Pour moi c'était un discours révélateur. Il a complètement changé ma vie. Je suis issu d'une classe moyenne et je n'avais pas de formation politique, mais j'avais une très grande vocation sociologique, anthropologique et patriotique, c'est ce qui m'a fait rester ici. Ce jour-là, il y avait l'odeur du maquis, l'odeur de la Sierra. J'ai beaucoup admiré cet homme, la trentenaire et échevelé, dans son uniforme vert olive, qui venait avec un autre discours. J'étais habitué au langage creux et médiatisé de certains intellectuels de l'époque, qui débattaient dans des programmes radiophoniques comme « Ante la prensa », sur CMQ. Les temps de la tyrannie étaient aussi des temps de censure brutale. La rhétorique faisait rage, dans un langage explosif de platitudes. Soudain, j'ai entendu Fidel qui, depuis Columbia le 8 janvier 1959, prononçait un discours frais, moderne, direct et familier; qui touchait l'âme de tout le monde, parce qu'il disait de puissantes vérités.

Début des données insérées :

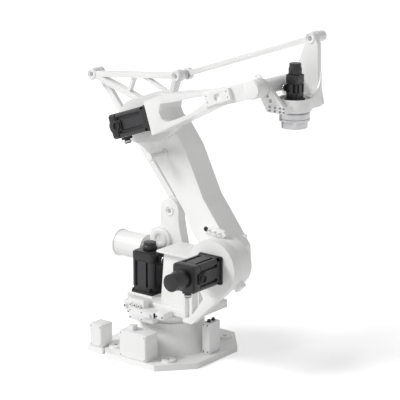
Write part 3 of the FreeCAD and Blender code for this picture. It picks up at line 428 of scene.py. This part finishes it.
# Balance unit. The spring can and its neck are painted with the arms, and a round boss cast on the post
# takes the hinge where the neck comes in.
arm_paint = finish_material("satin white paint on cast aluminium", "F5F5F4", "ECECEB", 0.36, coat=0.15)
rounded("balance_can", 5, arm_paint)
rounded("balance_neck", 3, arm_paint)
boss_steps = [(0.082, 0.0), (0.082, 0.088), (0.06, 0.088), (0.06, 0.094), (0.03, 0.094), (0.03, 0.09)]
boss_centre = (-0.158, 0.168, 0.694)
boss = placed(bevelled(turned(boss_steps), 0.003), facing_motors(*boss_centre))
make_piece("balance_hinge_boss", boss, iron_paint, "turret")

# Lower arm. A bent aluminium box casting with a hub at the shoulder and a head at the elbow, a stop bar
# under the elbow, and a small cast lug for a hose on its front edge.
rounded("lower_arm", 8, arm_paint)
rounded("elbow_stop", 4, arm_paint)
lug_outline = [(-0.012, -0.006), (0.012, -0.006), (0.010, 0.022), (0.004, 0.029), (-0.004, 0.029),
               (-0.010, 0.022)]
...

Quel aurait été mon destin sans la Révolution? Employé public, employé de bureau ou, tout au plus, professeur d'espagnol dans une école nord-américaine. Au mieux, un intellectuel curieux. Voyageur des ferries pour Miami et chasseur de bagatelles et d'argent. Avant les « Paroles aux intellectuels », et bien plus tard, je savais que mon destin était Cuba, la Cuba que nous devions construire et qui nous a coûté tellement. Plusieurs années plus tard, dans la Casa de las Américas – Eusebio Leal ne l'a jamais oublié - j'ai dit à Fidel: « Je ne suis pas resté, je restais ».
Cette réunion à la bibliothèque a été cruciale pour que Fidel mesure la complexité de cette assemblée nombreuse et diversifiée d'écrivains et d'artistes. L’UNEAC (Union des Écrivains et des Artistes de Cuba), qui est apparue à la suite du premier Congrès des écrivains et artistes, deux mois plus tard avec Nicolás Guillén à la tête, a joué un rôle de cohésion. Tout, au milieu, d'un débat intense et controversé qu’il a produit, à son tour, un kaléidoscope d'expressions riches de la culture cubaine.
Nous avions figé dans une phrase le sens de « Paroles aux intellectuels ». Nous devions aller plus loin. La pierre angulaire de la politique culturelle de la Révolution ne s'est pas arrêtée dans le temps. Avec le recul, je vois comment Fidel a semé l'idée d'une véritable démocratisation de l'art et de l'unité nécessaire au sein de la diversité.
Quant à mes intérêts les plus proches, la base conceptuelle qu’il a exprimée a rendu possible la prise de conscience de la revendication des cultures populaires et, en particulier, celles d'origine africaine, négligées et marginalisées jusque-là. Fernando Ortiz avait déjà ouvert une brèche, brisant les schémas et les préjugés raciaux.
Cette année marque les six décennies de cette déclaration fondamentale. Nous sommes obligés de démêler le fil conducteur entre les idées exprimées par Fidel et le développement ultérieur de la politique culturelle de la Révolution; de séparer l'essentiel de l'accessoire. Mettre à jour, et même argumenter équitablement, l'héritage des « Paroles aux intellectuels » pourrait être un nouveau point de départ pour une conception plus complète de la culture cubaine.